TOOELE — Police are awaiting results of a blood test obtained from a man responsible for driving an all-terrain vehicle when a young girl was killed Sunday afternoon.
Seven-year-old Miranda Anderson was seated in front of driver Chad Tharp, 32, when the two veered off a road and into some trees in Middle Canyon just after 2 p.m., said Tooele County spokesman Wade Matthews. A low-hanging branch ruptured an artery in Anderson's neck, Matthews said.
Emergency personnel were unable to revive the girl, and she was pronounced dead at a Tooele hospital.
Tharp was treated at the hospital with a knee injury, Matthews said. Toxicology results are not expected until later this week.
Jeff Schuemaker, a CPR instructor, is a frequent visitor to Middle Canyon. When he got home from church Sunday, he felt a persistent prompting to drive up and see whether the canyon gate had been opened for the season.
Instead, he came upon the accident, and found a man carrying a little girl in his arms and yelling for help.
"He said, 'My little girl's not acting right. She's not breathing,'" Schuemaker said of Chad Tharp, calling him frantic and scared.
The two men put Miranda in the car and headed back down the canyon to call 911. Dispatchers instructed them to stop and perform CPR. Schuemaker did chest compressions while coaching Tharp, who Schuemaker identified as Miranda's father, in doing rescue breathing.

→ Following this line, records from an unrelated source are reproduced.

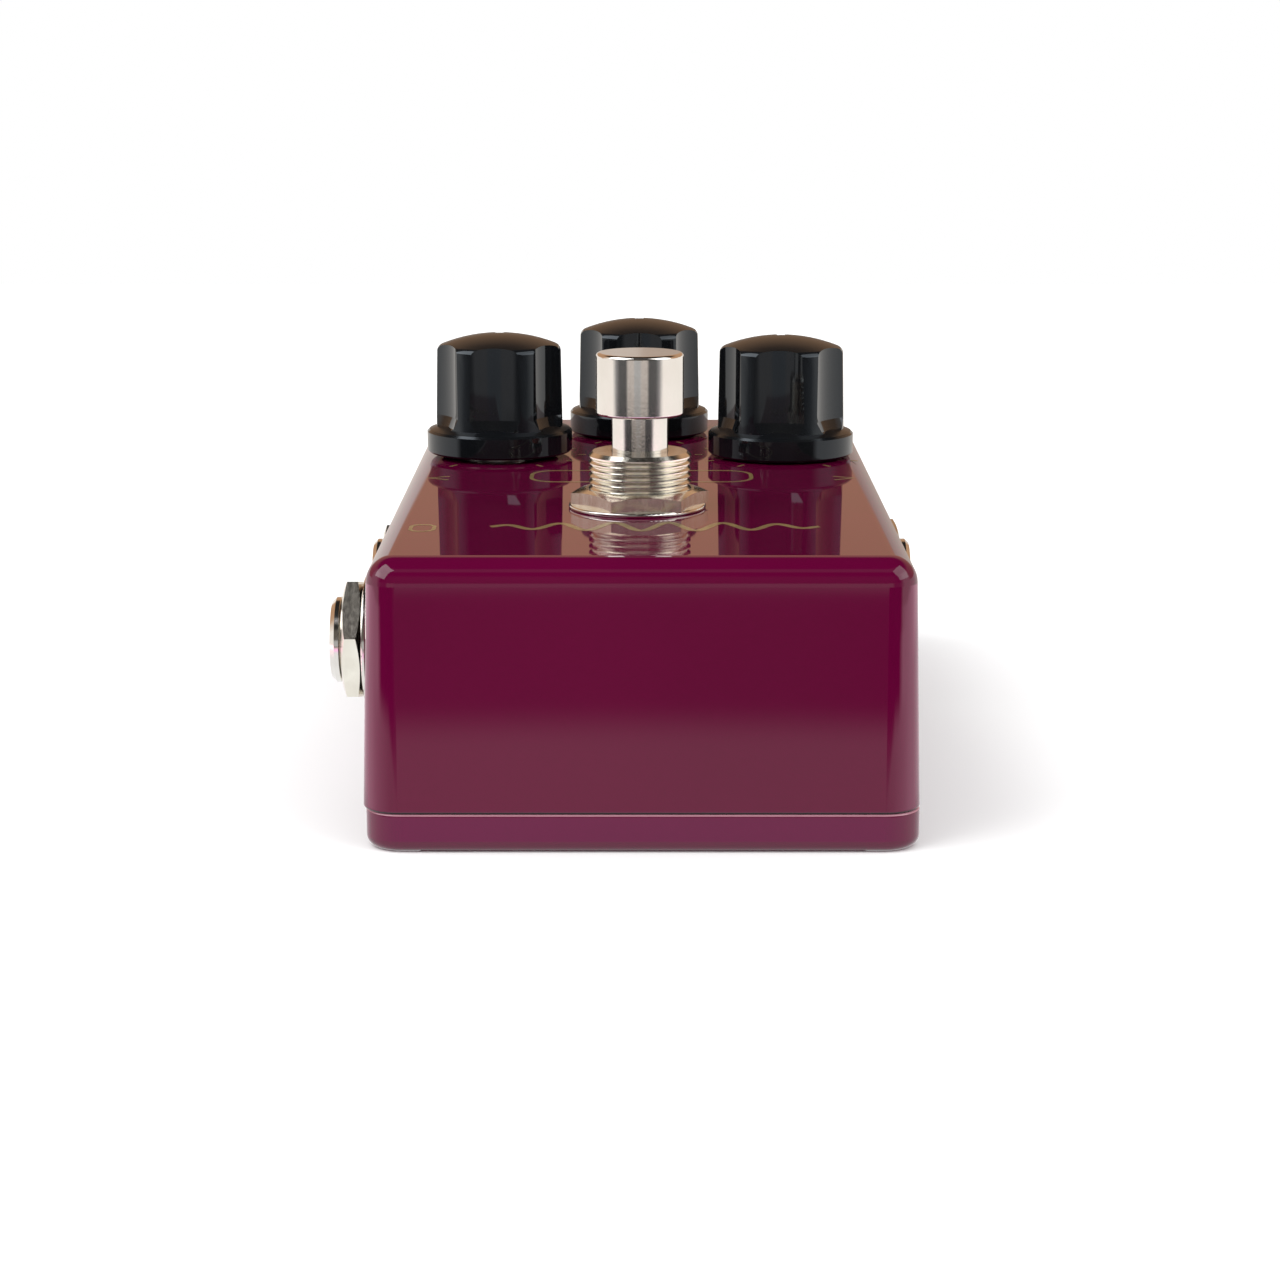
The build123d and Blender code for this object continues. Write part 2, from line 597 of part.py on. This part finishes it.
def film(x, y):
    return fillet(block((x - 3.6, x + 3.6), (y - 1.25, y + 1.25), (BOARD_HIGH, 29.0)).edges(), 0.3)


RESISTOR_Z = 24.3


def resistor(x, y):
    profile = [(0, -2.1), (0.6, -2.1), (1.0, -1.7), (1.0, -1.0), (0.85, -0.8), (0.85, 0.8), (1.0, 1.0),
               (1.0, 1.7), (0.6, 2.1), (0, 2.1)]
    return Pos(x, y, RESISTOR_Z) * Rot(90, 0, 0) * turned(profile)


def resistor_lead(x, y, side):
    points = [(x, y + side * 2.1, RESISTOR_Z), (x, y + side * 3.6, RESISTOR_Z), (x, y + side * 3.6, BOARD_HIGH)]
    return wire(points, 0.25, 0.6)


def transistor(x, y):
    body = rod(2.35, 25.0, 29.4, x, y) - block((x - 4, x + 4), (y + 1.2, y + 4), (20, 31))
    for step in (-1, 0, 1):
        leg_x = x + 1.27 * step
        body += block((leg_x - 0.2, leg_x + 0.2), (y - 0.2, y + 0.2), (BOARD_HIGH, 25.1))
    return body


def optocoupler():
    body = Pos(0, 15.5, 25.7) * Rot(90, 0, 0) * Cylinder(2.6, 9.0)
    return fillet(body.edges(), 0.4)


save("main_board", main_board())
save("chip_packages", *[chip(x, y) for x, y in CHIPS])
save("chip_legs", *[leg for x, y in CHIPS for leg in chip_legs(x, y)])
save("optocoupler", optocoupler())
save("electrolytic_capacitors", *[can(x, y) for x, y in CANS])
save("film_capacitors", *[film(x, y) for x, y in FILMS])
save("resistors", *[resistor(x, y) for x, y in RESISTORS])
save("resistor_leads", *[resistor_lead(x, y, side) for x, y in RESISTORS for side in (-1, 1)])
save("transistors", *[transistor(x, y) for x, y in TRANSISTORS])


# ---- Internal wiring ----------------------------------------------------------------------------------
WIRE_R = 0.6


def ribbon_wire(x):
    """One conductor of the flat cable from the footswitch board up to the main board."""
    foot_y = SWITCH_Y + 9.9
    level = 17.2
    points = [(x, foot_y, FOOT_BOARD_HIGH), (x, foot_y, level), (x, 2.3, level), (x, 2.3, BOARD_LOW)]
    return wire(points, WIRE_R, 2.6)


def side_lead(start, end_x, end_y):
    """Lead from a jack tab up to the underside of the main board."""
    x, y, z = start
    points = [start, (x, y, z + 3.2), (end_x, end_y, BOARD_LOW - 3.0), (end_x, end_y, BOARD_LOW)]
    return wire(points, WIRE_R, 2.2)


def pedal_lead(start, lane_x):
    """Lead from the expression jack, back along the left wall and up to the main board."""
    x, y, _ = start
    level = 18.6
    points = [start, (x, y, level), (lane_x, y + 10.0, level), (lane_x, 3.0, level), (lane_x, 3.0, BOARD_LOW)]
    return wire(points, WIRE_R, 2.0)


def tab_top(jack, down, across, out):
    """Point on the upper face of a jack tab."""
    point = JACKS[jack].from_local_coords(Vector(down, across, out))
    return (point.X, point.Y, point.Z)


TAB_MID = 6.4
input_tip = tab_top("input", TIP_BASE - LEAF, TAB_MID, TIP_TAB_OUT)
input_lug = tab_top("input", LEG_HIGH, -TAB_MID + 0.3, LUG_OUT)
output_tip = tab_top("output", TIP_BASE - LEAF, TAB_MID, TIP_TAB_OUT)
output_lug = tab_top("output", LEG_HIGH, -TAB_MID + 0.3, LUG_OUT)
pedal_ring = tab_top("expression", RING_BASE - LEAF, -TAB_MID, RING_TAB_OUT)
pedal_tip = tab_top("expression", TIP_BASE - LEAF, -TAB_MID, TIP_TAB_OUT)
pedal_lug = tab_top("expression", LEG_HIGH, -TAB_MID + 0.3, LUG_OUT)

save("footswitch_cable", *[ribbon_wire(-5.25 + 1.5 * step) for step in range(8)])
save("jack_leads", side_lead(input_tip, 20.6, 18.8), side_lead(input_lug, 12.4, 4.0),
     side_lead(output_tip, -21.2, 6.2), side_lead(output_lug, -12.6, 18.8),
     pedal_lead(pedal_ring, -19.4), pedal_lead(pedal_tip, -17.4), pedal_lead(pedal_lug, -15.4))
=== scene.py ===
import bmesh
import bpy
import json
from math import cos, pi, radians, sin
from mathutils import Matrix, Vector


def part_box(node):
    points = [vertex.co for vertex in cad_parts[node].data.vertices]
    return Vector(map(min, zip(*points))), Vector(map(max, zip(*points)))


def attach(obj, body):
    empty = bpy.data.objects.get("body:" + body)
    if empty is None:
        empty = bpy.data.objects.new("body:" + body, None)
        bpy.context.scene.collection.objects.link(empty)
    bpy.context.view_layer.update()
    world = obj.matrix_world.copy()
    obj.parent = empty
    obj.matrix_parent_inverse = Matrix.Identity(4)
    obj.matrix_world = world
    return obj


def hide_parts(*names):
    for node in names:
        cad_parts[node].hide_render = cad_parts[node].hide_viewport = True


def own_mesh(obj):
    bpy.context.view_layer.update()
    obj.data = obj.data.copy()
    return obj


# Looks of a compact guitar effects pedal. Metres, in the CAD frame: the origin is the centre of the box on
# the floor, +X is the player's right, +Y the rear of the pedal and +Z up.

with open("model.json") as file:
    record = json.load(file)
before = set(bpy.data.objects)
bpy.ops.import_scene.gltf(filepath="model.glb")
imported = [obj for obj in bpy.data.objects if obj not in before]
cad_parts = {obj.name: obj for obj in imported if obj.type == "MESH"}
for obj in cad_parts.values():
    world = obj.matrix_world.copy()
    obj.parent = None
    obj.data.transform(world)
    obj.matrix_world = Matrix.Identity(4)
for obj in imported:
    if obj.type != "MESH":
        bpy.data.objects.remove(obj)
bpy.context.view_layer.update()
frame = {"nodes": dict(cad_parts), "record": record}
MM = 0.001


# ---- Camera -------------------------------------------------------------------------------------------
FRONT_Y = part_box("enclosure_body")[0].y
CAMERA_X = -0.18 * MM
CAMERA_DISTANCE = 304.8 * MM     # from the front wall
CAMERA_HEIGHT = 89.5 * MM
CAMERA_PITCH = radians(12.209)   # below the horizon
CAMERA_LENS = 82.67              # on a 36 mm sensor

camera_data = bpy.data.cameras.new("camera")
camera_data.lens = CAMERA_LENS
camera_data.sensor_width = 36.0
camera_data.clip_start = 0.01
camera_data.clip_end = 20.0
camera = bpy.data.objects.new("camera", camera_data)
camera.location = (CAMERA_X, FRONT_Y - CAMERA_DISTANCE, CAMERA_HEIGHT)
camera.rotation_euler = (pi / 2 - CAMERA_PITCH, 0, 0)
bpy.context.scene.collection.objects.link(camera)
bpy.context.scene.camera = camera
bpy.context.scene.view_settings.view_transform = "Standard"


# ---- Node helpers -------------------------------------------------------------------------------------
class Tree:
    """Short-hand for building a node tree. A socket value that is itself a socket is linked."""

    def __init__(self, node_tree):
        self.tree = node_tree
        self.tree.nodes.clear()

    def node(self, kind, inputs=None, **settings):
        made = self.tree.nodes.new(kind)
        for key, value in settings.items():
            setattr(made, key, value)
        for key, value in (inputs or {}).items():
            if isinstance(value, bpy.types.NodeSocket):
                self.tree.links.new(value, made.inputs[key])
            else:
                made.inputs[key].default_value = value
        return made

    def math(self, operation, *values):
        return self.node("ShaderNodeMath", dict(enumerate(values)), operation=operation).outputs[0]

    def step(self, value, low, high):
        """0 below low, 1 above high and smooth between."""
        made = self.node("ShaderNodeMapRange", {0: value, 1: low, 2: high, 3: 0.0, 4: 1.0},
                         interpolation_type="SMOOTHSTEP")
        return made.outputs[0]

    def mix(self, factor, low, high):
        made = self.node("ShaderNodeMix", data_type="RGBA")
        for key, value in (("Factor", factor), ("A", low), ("B", high)):
            socket = next(s for s in made.inputs if s.name == key and (
                s.type == "VALUE" if key == "Factor" else s.type == "RGBA"))
            if isinstance(value, bpy.types.NodeSocket):
                self.tree.links.new(value, socket)
            else:
                socket.default_value = value if key == "Factor" else (*value, 1.0)
        return next(s for s in made.outputs if s.type == "RGBA")

    def ramp(self, factor, stops):
        """Colour ramp from (place, colour) pairs."""
        made = self.node("ShaderNodeValToRGB", {0: factor})
        elements = made.color_ramp.elements
        while len(elements) < len(stops):
            elements.new(0.5)
        for element, (place, colour) in zip(elements, stops):
            element.position = place
            element.color = (*colour, 1.0)
        return made.outputs[0]


# ---- Studio -------------------------------------------------------------------------------------------
def grey(level):
    return (level, level, level)


WARM_WHITE = (1.05, 1.00, 0.94)
TAN = (0.54, 0.32, 0.185)
TAN_PALE = (0.46, 0.37, 0.31)
CENTRE_GREY = (0.64, 0.58, 0.54)
BROWN = (0.14, 0.12, 0.10)
PINK_WHITE = (2.2, 1.5, 1.7)
NEAR_FLOOR = grey(1.0)
CEILING = (0.02, 0.018, 0.016)
STRIP = (0.24, 0.22, 0.22)       # soft strip overhead, in front of the pedal
DIFFUSE_LEVEL = 0.90             # what the studio adds to matt surfaces
BACKDROP_LEVEL = 1.0             # what the camera sees of it
TURN = radians(6.0)              # of the whole studio about the vertical

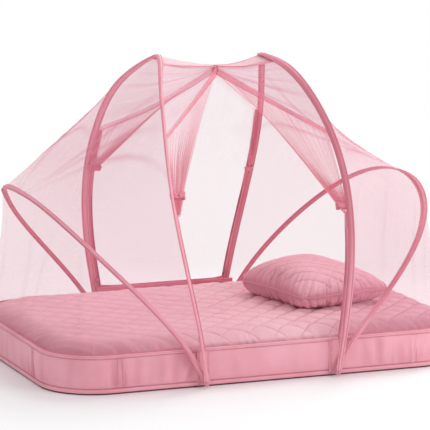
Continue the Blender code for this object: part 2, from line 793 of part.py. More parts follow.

Initially, Schuemaker said he thought the girl might survive, though he was unsure how long she had been unconscious. He noticed the laceration on her neck, but the men didn't stop CPR until paramedics arrived.
"Of course, (doubt) always crosses your mind, but I just kept on," he said. "We teach you, once you start CPR, you continue CPR until you become too exhausted, advanced medical help arrives, the scene becomes unsafe or the person regains consciousness. … We tried everything."
Schuemaker offered his sympathy for the frightened father now facing the loss of his daughter.
"He was a typical father, and even I, if my child was injured that bad, I don't know if I would know what to do," he said.
Schuemaker said he has been a CPR instructor with the Red Cross for 20 years and an EMT for 15 years.